New opportunities for controlling sexually transmitted infections come from strategies that will reduce the period of infectiousness of individuals, through screening and partner notification, monodose and simplified therapies to improve compliance, and more accessible services. Evidence already exists that screening is effective in controlling genital chlamydial infection. 11 12 The results of the UK pilot of screening for genital chlamydial infection will be published later this year, and preliminary analysis suggests that an opportunistic approach to screening for this infection is acceptable to professionals and the public and can achieve high population coverage (M Catchpole et al, European Society for Chlamydia Research, August 2000, Helsinki). Nevertheless, important questions remain, including who to screen (men and women or women only), how often, which test to use, and how the costs will be met. The period of infectiousness, and so transmission of sexually transmitted infections, may also be reduced by antimicrobial treatments, with the possibility that long term antiviral therapy may reduce the incidence of genital herpes simplex and even HIV.13
The greatest potential for communicable disease control rests with vaccination. As Gilson and Mindel outline in their Recent Advances article in this week's issue (p 1160), trials of vaccines against herpes simplex and human papillomavirus are under way.14 An effective vaccine against the oncogenic papillomavirus types could offer important health gains in developing countries, where cervical cancer is one of the commonest causes of cancer related death in women. Proof of efficacy alone, however, is unlikely to be enough to ensure that these vaccines are adopted in the fight against sexually transmitted infections. Public acceptance of such vaccines, particularly their administration in childhood, may prove difficult, though it is being achieved for hepatitis B in many countries. Also, though genital herpes infection significantly affects the quality of life of some of those infected, the economic case for mass vaccination is unclear.

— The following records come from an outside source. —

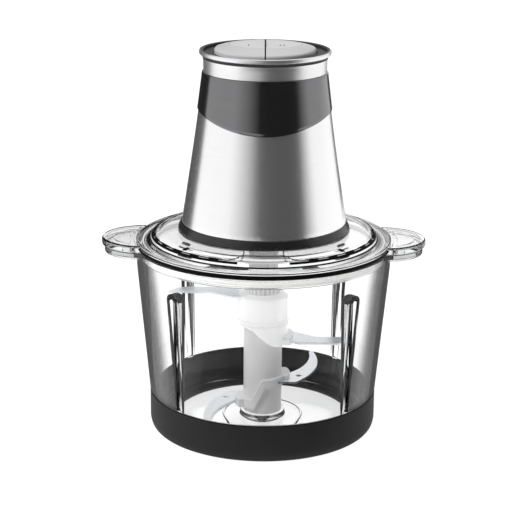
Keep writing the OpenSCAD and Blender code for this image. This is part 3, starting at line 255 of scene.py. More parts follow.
uprightTilt = (0.35, 0.8)    # how far a face leans, from fully upright to not upright
looks = {
    "clearBowl": (clearFinish, {
        "ior": 1.48, "specular": 0.12, "tint": 0.25, "haze": 30.0, "rough": (0.0, 0.01),
        "edge": (0.5, 0.74, 0.95), "rim": (0.52, 0.76, 0.95), "rimDark": 0.08,    # painted shade: turn from and to, how dark
        "ridge": ((0.22, 0.5), 0.98), "ridgeProud": (0.6, 1.2),    # painted shade on the flutes' flanks, inside the wall
        "wallAt": ((83.8, 33.0), (94.0, 130.3)),    # the wall's radius and height, low and high
        "bands": [(118.0, 127.5, 0.98, (0.2, 0.35))],    # painted shade on the flutes' round tops
        "wave": 9.0, "waveDeep": 0.02, "soak": 13.0, "soakColor": (0.25, 0.27, 0.28),
    }),
    "clearLid": (clearFinish, {
        "ior": 1.5, "specular": 0.4, "tint": 0.7, "haze": 40.0, "rough": (0.0, 0.01),
        # painted shade on upright faces' edges and rim
        "edge": (0.85, 1.0, 0.6), "rim": (0.82, 0.94, 0.9), "rimDark": 0.04,
        "bands": [(149.3, 149.9, 0.6, (0.8, 0.5))],    # painted shade in a thin band: from and to in millimetres, how dark, and the tilt
        "wave": 11.0, "waveDeep": 0.01, "soak": 4.0, "soakColor": (0.2, 0.22, 0.22),
    }),
    "ringRubber": (plasticFinish, {
        "dark": (0.017, 0.017, 0.018), "light": (0.023, 0.023, 0.024), "rough": (0.55, 0.72),
        "specular": 0.15, "grainDeep": 0.05,
    }),
    "brushedSteel": (metalFinish, {
        "dark": (0.86, 0.86, 0.87), "light": (0.96, 0.96, 0.97), "rough": (0.17, 0.25),
        "anisotropic": 0.4, "stretch": (1, 1, 40), "brush": 60.0, "brushDeep": 0.002, "metallic": 0.96,
    }),
    # painted shade: a darker copy of the ring's rubber for its inner wall and top edge
    "ringInside": (plasticFinish, {
        "dark": (0.004, 0.004, 0.004), "light": (0.009, 0.009, 0.009), "rough": (0.6, 0.75),
        "specular": 0.05, "grainDeep": 0.05,
    }),
    "collarSteel": (metalFinish, {
        "dark": (0.8, 0.8, 0.81), "light": (0.9, 0.9, 0.91), "rough": (0.3, 0.38),
        "stretch": (1, 1, 30), "brush": 60.0, "brushDeep": 0.001, "metallic": 0.96,
    }),
    "glossBlack": (metalFinish, {
        "dark": (0.19, 0.19, 0.195), "light": (0.215, 0.215, 0.22), "rough": (0.14, 0.18),
        "stretch": (1, 1, 6), "brush": 40.0, "brushDeep": 0.0005, "anisotropic": 0.3,
    }),
    "coverBlack": (plasticFinish, {
        "dark": (0.01, 0.01, 0.011), "light": (0.018, 0.018, 0.019), "rough": (0.22, 0.32),
        "grainDeep": 0.004,
    }),
    "deckGrey": (plasticFinish, {
        "dark": (0.035, 0.035, 0.036), "light": (0.045, 0.045, 0.046), "rough": (0.4, 0.5), "specular": 0.1,
    }),
    "buttonFace": (plasticFinish, {
        "dark": (0.26, 0.26, 0.265), "light": (0.3, 0.3, 0.305), "rough": (0.35, 0.45), "specular": 0.3,
    }),
    "buttonSilver": (plasticFinish, {
        "dark": (0.68, 0.68, 0.69), "light": (0.74, 0.74, 0.75), "rough": (0.3, 0.38), "specular": 0.4,
    }),
    "buttonMark": (plasticFinish, {
        "dark": (0.1, 0.1, 0.1), "light": (0.14, 0.14, 0.14), "rough": (0.4, 0.5),
    }),
    # painted shade: near-black faces for the dark lines that refraction shows in the clear bowl and lid
    "darkLine": (plasticFinish, {
        "dark": (0.002, 0.002, 0.002), "light": (0.006, 0.006, 0.006), "rough": (0.5, 0.6), "specular": 0.05,
    }),
    # painted light: the hub, tower and collar plastics glow
    "milkyHub": (plasticFinish, {
        "dark": (0.93, 0.93, 0.93), "light": (0.97, 0.97, 0.97), "rough": (0.12, 0.2),
        "clear": 0.5, "glow": 0.16,
    }),
    "towerPlastic": (plasticFinish, {
        "dark": (0.72, 0.72, 0.72), "light": (0.8, 0.8, 0.8), "rough": (0.25, 0.36), "glow": 0.02,
    }),
    "collarPlastic": (plasticFinish, {
        "dark": (0.9, 0.9, 0.9), "light": (0.94, 0.94, 0.94), "rough": (0.18, 0.28), "glow": 0.08,
    }),
    "bladeSteel": (metalFinish, {
        "dark": (0.76, 0.79, 0.82), "light": (0.86, 0.88, 0.9), "rough": (0.22, 0.34),
        "brush": 120.0, "stretch": (1, 14, 1),
    }),
    "plainSteel": (metalFinish, {
        "dark": (0.55, 0.55, 0.57), "light": (0.7, 0.7, 0.72), "rough": (0.25, 0.4),
    }),
    "lamination": (metalFinish, {
        "dark": (0.14, 0.14, 0.15), "light": (0.24, 0.24, 0.25), "rough": (0.45, 0.6),
        "brush": 2.0, "stretch": (1, 1, 600), "brushDeep": 0.1,
    }),
    "copper": (metalFinish, {
        "dark": (0.5, 0.2, 0.08), "light": (0.75, 0.36, 0.16), "rough": (0.25, 0.4),
        "brush": 30.0, "stretch": (1, 1, 40), "brushDeep": 0.15,
    }),
    "bronze": (metalFinish, {
        "dark": (0.42, 0.26, 0.12), "light": (0.56, 0.38, 0.18), "rough": (0.4, 0.55),
    }),
    "castAlloy": (metalFinish, {
        "dark": (0.46, 0.47, 0.49), "light": (0.6, 0.61, 0.63), "rough": (0.45, 0.6),
        "brush": 500.0, "stretch": (1, 1, 1), "brushDeep": 0.06,
    }),
    "gearPlastic": (plasticFinish, {
        "dark": (0.68, 0.64, 0.52), "light": (0.78, 0.74, 0.62), "rough": (0.35, 0.5),
    }),
    # painted light: the seal glows
    "sealRubber": (plasticFinish, {
        "dark": (0.9, 0.9, 0.89), "light": (0.94, 0.94, 0.93), "rough": (0.5, 0.62), "glow": 0.15,
    }),
    "blackRubber": (plasticFinish, {
        "dark": (0.012, 0.012, 0.012), "light": (0.028, 0.028, 0.028), "rough": (0.5, 0.68),
    }),
    "boardGreen": (plasticFinish, {
        "dark": (0.01, 0.07, 0.03), "light": (0.03, 0.16, 0.07), "rough": (0.3, 0.45),
    }),
    "carbon": (plasticFinish, {
        "dark": (0.014, 0.014, 0.016), "light": (0.04, 0.04, 0.045), "rough": (0.6, 0.8),
    }),
    "brushBrass": (metalFinish, {
        "dark": (0.5, 0.36, 0.13), "light": (0.68, 0.5, 0.22), "rough": (0.3, 0.45),
    }),
    "phenolic": (plasticFinish, {
        "dark": (0.2, 0.1, 0.045), "light": (0.33, 0.18, 0.09), "rough": (0.4, 0.6),
    }),
}
finish = {name: make(name, look) for name, (make, look) in looks.items()}
print("finishes made")


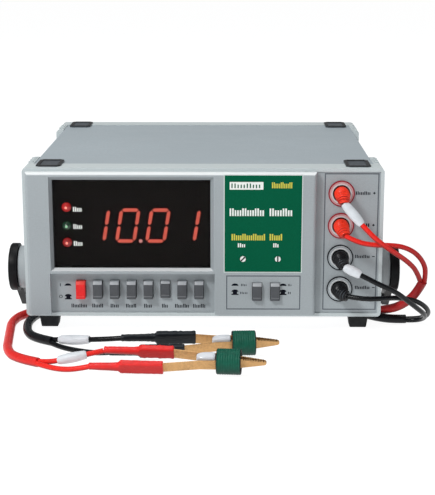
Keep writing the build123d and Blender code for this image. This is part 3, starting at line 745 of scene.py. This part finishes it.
def tag_piece(name, line, body="case"):
    """Marker sleeve that bulges a little in the middle."""
    bm = bmesh.new()
    last = len(line) - 1
    sizes = []
    for i in range(last + 1):
        share = 2 * i / last - 1
        edge = 0.35 if i in (0, last) else 0.0
        sizes.append((TAG_R - 0.35 + 0.7 * (1 - share * share) - edge) * MM)
    swept(bm, line, sizes, 28)
    return place(name, bm, TAG, body, "tag_white", smooth=60)


def straight(a, b, count=10):
    return [a.lerp(b, i / count) for i in range(count + 1)]


plugs = {row: plug_piece(row) for row in ROWS}
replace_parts(plugs["red_force"], "banana_plugs")
tags = {}
for row, end in TAG_ENDS.items():
    tags[row] = tag_piece(f"{row}_tag", straight(at(*BOOT_ENDS[row]), at(*end)))
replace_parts(tags["red_force"], "wire_tags")


def flat_ring(bm, x, z, r0, r1, d0, d1):
    """An annulus with rounded front edges between two depths, the nearer one first."""
    soft = min(0.25, (r1 - r0) / 3)
    profile = [(d1, r0), (d0 + soft, r0), (d0, r0 + soft), (d0, r1 - soft), (d0 + soft, r1), (d1, r1)]
    lathe(bm, at(x, 0, z), INWARD, profile, 56, closed=True)


def jack_pieces():
    """Every jack: coloured rim, tinted washer, pale bezel and a bore painted near black as shade."""
    for colour, rim, washer in (("red", RED_RING, PINK_BAND), ("black", BLACK_RING, PANEL)):
        rims, washers = bmesh.new(), bmesh.new()
        for row in (r for r in ROWS if r.startswith(colour)):
            z = jack_z(row)
            flat_ring(rims, JACK_X, z, 8.5, 9.2, -0.3, PANEL_FACE)
            flat_ring(washers, JACK_X, z, 6.9, 8.55, -0.1, PANEL_FACE)
        made = place(f"{colour}_jack_rims", rims, rim, slot="jack_plastic")
        place(f"{colour}_jack_washers", washers, washer, slot="jack_plastic")
    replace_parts(made, "jacks")
    bezels, bores = bmesh.new(), bmesh.new()
    for row in ROWS:
        z = jack_z(row)
        flat_ring(bezels, JACK_X, z, 6.1, 7.2, -0.6, PANEL_FACE)
        flat_ring(bores, JACK_X, z, 2.6, 6.15, 0.4, 22)
    place("jack_bezels", bezels, BEZEL, slot="jack_plastic")
    place("jack_sockets", bores, SHADED_HOLE, slot="jack_plastic")


jack_pieces()


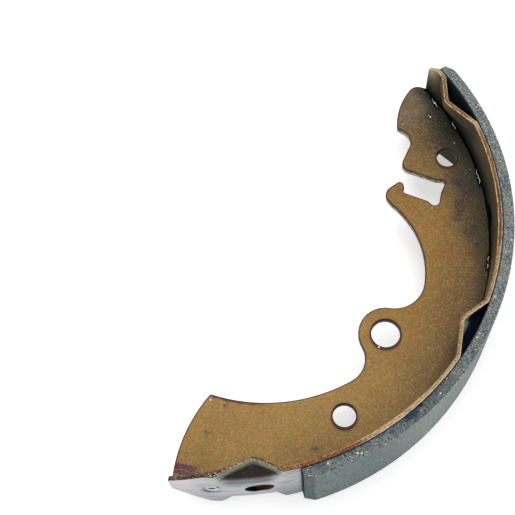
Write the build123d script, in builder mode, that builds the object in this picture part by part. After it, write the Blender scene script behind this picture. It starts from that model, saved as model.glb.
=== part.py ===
from build123d import *
import os
from math import cos, degrees, radians, sin, tan

os.makedirs("parts", exist_ok=True)

# A drum brake shoe: a flat web, a rolled rim welded to the web's edge and a bonded lining.
# Millimetres and degrees. The origin is the centre of the hold-down hole, on the web's
# mid-plane. +X points straight out to the lining and +Z runs along the drum axis.
# Angles go round the drum axis from the hold-down hole, positive towards the lever end.
# Depths are measured inwards from the rim's inner face.

# Overall sizes
drum_radius = 101.5
shoe_width = 38.0
lining_thickness = 4.2
rim_thickness = 1.7
web_thickness = 3.0

# Lining: square ends with the outer corner bevelled off
lining_lever_angle = 74.0
lining_plain_angle = -38.0
lining_bevel_depth = 1.8
lining_bevel_length = 3.7

# Rim: clipped corners, and two punched holes on the centre line
rim_lever_angle = 76.6
rim_plain_angle = -64.8
rim_lever_clip = 4.0
rim_plain_clip = 13.0
rim_hole_diameter = 10.0
rim_hole_angles = (39.8, -46.6)

# V dents pressed into both edges of the rim, where the shoe slides on its backing plate.
# The V is level for the length of its land, then ramps up to the rim over the rest of
# its reach.
dent_angles = (66.1, 9.4, -47.2)
dent_depth = 5.4
dent_lever_slope = 27.0
dent_plain_slope = 18.7
dent_land = 4.0
dent_reach = 9.0
dent_bend_radius = 0.5

# Holes in the web
hold_down_diameter = 10.4
hold_down_depth = 26.55
lever_pin_diameter = 7.7
lever_pin_depth = 9.55
lever_pin_angle = 57.35
spring_hole_diameter = 8.2
spring_hole_depth = 13.5
spring_hole_angle = -23.9

# Projection welds that stand on the web's edge and reach the rim
weld_gap = 0.4
weld_root = 0.8
weld_length = 7.0
weld_count = 7
weld_plain_angle = -56.4
weld_lever_angle = 72.0

# Angles where the outline meets the rim, and where the lobe round the hold-down hole ends
nose_angle = 79.0
abutment_angle = -64.5
lobe_lever_angle = 119.0
lobe_plain_angle = 245.0

# Radii of the web's outline
nose_tip_radius = 4.0
nose_flank_radius = 26.5
notch_radius = 5.3
slot_lip_radius = 3.2
slot_relief_radius = 1.85
hook_tip_radius = 1.2
hook_heel_radius = 4.0
lever_bay_radius = 34.9
lever_bay_end_radius = 11.3
lobe_radius = 9.9
plain_bay_start_radius = 9.7
plain_bay_radius = 61.1
abutment_radius = 53.3
corner_radius = 0.9

rim_outer_radius = drum_radius - lining_thickness
rim_inner_radius = rim_outer_radius - rim_thickness
web_radius = rim_inner_radius - weld_gap
rim_span = rim_lever_angle - rim_plain_angle
weld_span = weld_lever_angle - weld_plain_angle
drum = Plane(origin=(hold_down_depth - rim_inner_radius, 0, 0))
web_underside = drum.offset(-web_thickness / 2)
shoe_underside = drum.offset(-shoe_width / 2)


def polar(radius, angle):
    return Vector(radius * cos(radians(angle)), radius * sin(radians(angle)))


def web_point(depth, angle):
    return polar(rim_inner_radius - depth, angle)


# Corners of the web in order, from the nose at the lever end round the inside
nose = polar(web_radius, nose_angle)
notch_corner = web_point(20.2, 71.75)
notch_start = web_point(19.3, 70.0)
notch_end = web_point(21.6, 64.0)
slot_lip = web_point(28.2, 59.3)
slot_end_upper = web_point(14.0, 50.2)
slot_end_lower = web_point(17.8, 43.9)
hook_root = web_point(30.7, 50.2)
hook_tip_inner = web_point(28.1, 52.75)
hook_tip_outer = web_point(29.3, 54.55)
hook_heel = web_point(38.3, 52.4)
lever_bay_start = web_point(35.9, 46.3)
lever_bay_end = web_point(22.1, 18.4)
hold_down = web_point(hold_down_depth, 0)
lobe_start = hold_down + polar(lobe_radius, lobe_lever_angle)
lobe_end = hold_down + polar(lobe_radius, lobe_plain_angle)
plain_bay_start = web_point(22.7, -17.6)
plain_bay_end = web_point(31.4, -59.25)
abutment_end = polar(web_radius, abutment_angle)

# Relief circles that free the slot's inner corners
slot_relief_upper = web_point(15.8, 50.5)
slot_relief_lower = web_point(19.5, 44.75)

corner_radii = [
    (nose, nose_tip_radius),
    (notch_corner, corner_radius),
    (slot_lip, slot_lip_radius),
    (hook_root, hook_tip_radius),
    (hook_tip_inner, hook_tip_radius),
    (hook_tip_outer, hook_tip_radius),
    (hook_heel, hook_heel_radius),
    (plain_bay_end, corner_radius),
]

with BuildPart() as web:
    with BuildSketch(web_underside) as web_face:
        with BuildLine():
            RadiusArc(nose, notch_corner, -nose_flank_radius)
            Line(notch_corner, notch_start)
            RadiusArc(notch_start, notch_end, notch_radius)
            Polyline(
                notch_end, slot_lip, slot_end_upper, slot_end_lower,
                hook_root, hook_tip_inner, hook_tip_outer, hook_heel, lever_bay_start,
            )
            RadiusArc(lever_bay_start, lever_bay_end, lever_bay_radius)
            RadiusArc(lever_bay_end, lobe_start, lever_bay_end_radius)
            RadiusArc(lobe_start, lobe_end, -lobe_radius)
            RadiusArc(lobe_end, plain_bay_start, plain_bay_start_radius)
            RadiusArc(plain_bay_start, plain_bay_end, plain_bay_radius)
            RadiusArc(plain_bay_end, abutment_end, -abutment_radius)
            RadiusArc(abutment_end, nose, -web_radius)
        make_face()
        for corner, radius in corner_radii:
            fillet(web_face.vertices().sort_by_distance(corner)[0], radius)
        with Locations(slot_relief_upper, slot_relief_lower):
            Circle(slot_relief_radius, mode=Mode.SUBTRACT)
        with Locations(hold_down):
            Circle(hold_down_diameter / 2, mode=Mode.SUBTRACT)
        with Locations(web_point(lever_pin_depth, lever_pin_angle)):
            Circle(lever_pin_diameter / 2, mode=Mode.SUBTRACT)
        with Locations(web_point(spring_hole_depth, spring_hole_angle)):
            Circle(spring_hole_diameter / 2, mode=Mode.SUBTRACT)
    extrude(amount=web_thickness)
    with BuildSketch(web_underside):
        with PolarLocations(web_radius, weld_count, weld_plain_angle, weld_span, endpoint=True):
            Rectangle(2 * weld_root, weld_length)
        Circle(rim_inner_radius, mode=Mode.INTERSECT)
    extrude(amount=web_thickness)


# One pair of V punches about the drum axis, with the dent's centre on +X. Growth is how far
# the punch's skin stands out from the dent's outer side.
def dent_punch(growth):
    apex = rim_outer_radius - dent_depth
    floor = apex - dent_bend_radius
    edge = shoe_width / 2
    bend = edge - dent_land
    height = 4 * dent_depth
    ramp = (rim_outer_radius - floor) / (dent_reach - dent_land)
    with BuildPart() as punch:
        with BuildSketch() as vee:
            with BuildLine():
                Polyline(
                    (apex, 0),
                    (apex + height * tan(radians(dent_lever_slope)), height),
                    (apex + height * tan(radians(dent_plain_slope)), -height),
                    close=True,
                )
            make_face()
            fillet(vee.vertices().sort_by(Axis.X)[0], dent_bend_radius)
            offset(amount=growth)
        extrude(amount=shoe_width)
        with BuildSketch(Plane.XZ) as side:
            with BuildLine():
                Polyline(
                    (floor, edge + dent_land),
                    (floor, bend),
                    (floor + height * ramp, bend - height),
                    (floor + 2 * height, bend - height),
                    (floor + 2 * height, edge + dent_land),
                    close=True,
                )
            make_face()
            fillet(side.vertices().sort_by_distance((floor, bend))[0], dent_bend_radius)
            offset(amount=growth)
        extrude(amount=height, both=True, mode=Mode.INTERSECT)
        mirror(about=Plane.XY)
    return punch.part


dent_outside = dent_punch(0)
dent_inside = dent_punch(rim_thickness)
dent_stations = [drum.rotated((0, 0, angle)) for angle in dent_angles]
hole_stations = [drum.rotated((0, 0, angle)) for angle in rim_hole_angles]

with BuildPart() as rim:
    with BuildSketch(shoe_underside):
        with BuildLine():
            inner_arc = CenterArc((0, 0), rim_inner_radius, rim_plain_angle, rim_span)
            outer_arc = CenterArc((0, 0), rim_outer_radius, rim_plain_angle, rim_span)
            Line(inner_arc @ 0, outer_arc @ 0)
            Line(inner_arc @ 1, outer_arc @ 1)
        make_face()
    extrude(amount=shoe_width)
    # Clip the four corners of the strip at 45 degrees
    straight_edges = rim.edges().filter_by(GeomType.LINE)
    corner_edges = straight_edges.filter_by(Axis.Z, reverse=True).sort_by(Axis.Y)
    chamfer(corner_edges[:2], rim_plain_clip)
    chamfer(corner_edges[2:], rim_lever_clip)
    # Each dent is a V of the sheet's own thickness
    with Locations(*dent_stations):
        add(dent_inside)
    with Locations(drum):
        Cylinder(rim_outer_radius, shoe_width, mode=Mode.INTERSECT)
    with Locations(*dent_stations):
        add(dent_outside, mode=Mode.SUBTRACT)
    for station in hole_stations:
        with BuildSketch(station * Plane.YZ.offset(rim_inner_radius)):
            Circle(rim_hole_diameter / 2)
        extrude(amount=2 * rim_thickness, both=True, mode=Mode.SUBTRACT)

bevel_angle = degrees(lining_bevel_length / drum_radius)
bevel_radius = drum_radius - lining_bevel_depth
lining_span = lining_lever_angle - lining_plain_angle
face_start = lining_plain_angle + bevel_angle
face_span = lining_span - 2 * bevel_angle

with BuildPart() as lining:
    with BuildSketch(shoe_underside):
        with BuildLine():
            bond = CenterArc((0, 0), rim_outer_radius, lining_plain_angle, lining_span)
            face = CenterArc((0, 0), drum_radius, face_start, face_span)
            Polyline(bond @ 0, polar(bevel_radius, lining_plain_angle), face @ 0)
            Polyline(bond @ 1, polar(bevel_radius, lining_lever_angle), face @ 1)
        make_face()
    extrude(amount=shoe_width)

web.part.label = "web"
export_step(web.part, "parts/web.step")
rim.part.label = "rim"
export_step(rim.part, "parts/rim.step")
lining.part.label = "lining"
export_step(lining.part, "parts/lining.step")
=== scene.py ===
import math

import bmesh
import bpy
import numpy as np
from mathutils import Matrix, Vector


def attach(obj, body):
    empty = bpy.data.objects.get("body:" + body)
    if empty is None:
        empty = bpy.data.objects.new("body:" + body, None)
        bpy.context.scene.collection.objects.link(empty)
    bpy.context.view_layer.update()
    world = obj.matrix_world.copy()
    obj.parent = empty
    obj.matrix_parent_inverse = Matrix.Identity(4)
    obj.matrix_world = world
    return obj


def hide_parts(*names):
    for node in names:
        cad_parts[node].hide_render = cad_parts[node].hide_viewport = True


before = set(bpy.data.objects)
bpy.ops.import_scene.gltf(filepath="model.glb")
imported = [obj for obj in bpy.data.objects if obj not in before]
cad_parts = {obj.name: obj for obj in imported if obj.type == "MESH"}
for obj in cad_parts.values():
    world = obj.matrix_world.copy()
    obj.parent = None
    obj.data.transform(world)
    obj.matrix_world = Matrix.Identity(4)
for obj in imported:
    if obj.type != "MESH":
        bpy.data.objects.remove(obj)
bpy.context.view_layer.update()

# Shapes are worked out in millimetres about the drum axis, with angles in degrees from
# the hold-down hole, positive towards the lever end. toScene() then moves them to metres.
shoe = {
    "drumX": -69.05,         # the drum axis, seen from the hold-down hole
    "rimOuter": 97.3,
    "rimInner": 95.6,
    "drumRadius": 101.5,
    "halfWidth": 19.0,
    "degree": 1.7,           # length along the rim of one degree
}


def toScene(points):
    return (points + np.array([shoe["drumX"], 0.0, 0.0])) * 0.001


def polarPoints(radius, angle, z):
    # x and y from radius and angle, one row per point
    turn = np.radians(angle)
    return np.stack(np.broadcast_arrays(radius * np.cos(turn), radius * np.sin(turn), z), -1)


def softMin(a, b, width):
    # the lesser of two, with the corner between them rounded over a width
    overlap = np.clip(width - np.abs(a - b), 0, None) / width
    return np.minimum(a, b) - overlap ** 2 * width / 4


def softMax(a, b, width):
    # the greater of two, rounded likewise
    return -softMin(-a, -b, width)


def unit(steps):
    return steps / np.linalg.norm(steps, axis=-1, keepdims=True)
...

Any major developments in screening or vaccination will shift the balance of responsibility for delivering control measures from specialist to general healthcare services. Such a shift will require close collaboration between generalists and specialists to ensure appropriate management of patients with infections and their partners, but it should provide a greater opportunity for integrating the control of sexually transmitted infections with fertility control and the management of other sexual health problems.
Recent technological advances provide new opportunities for control. What remains to be seen is where they will fit into political priorities, when the British government's sexual health strategy is finally published and implemented. Moreover, though the burden of sexually transmitted infections in industrialised countries is growing, it is greatly exceeded by that in poorer countries. The final challenge is to make sure advances in industrialised countries translate to the developing world, where they are even more needed.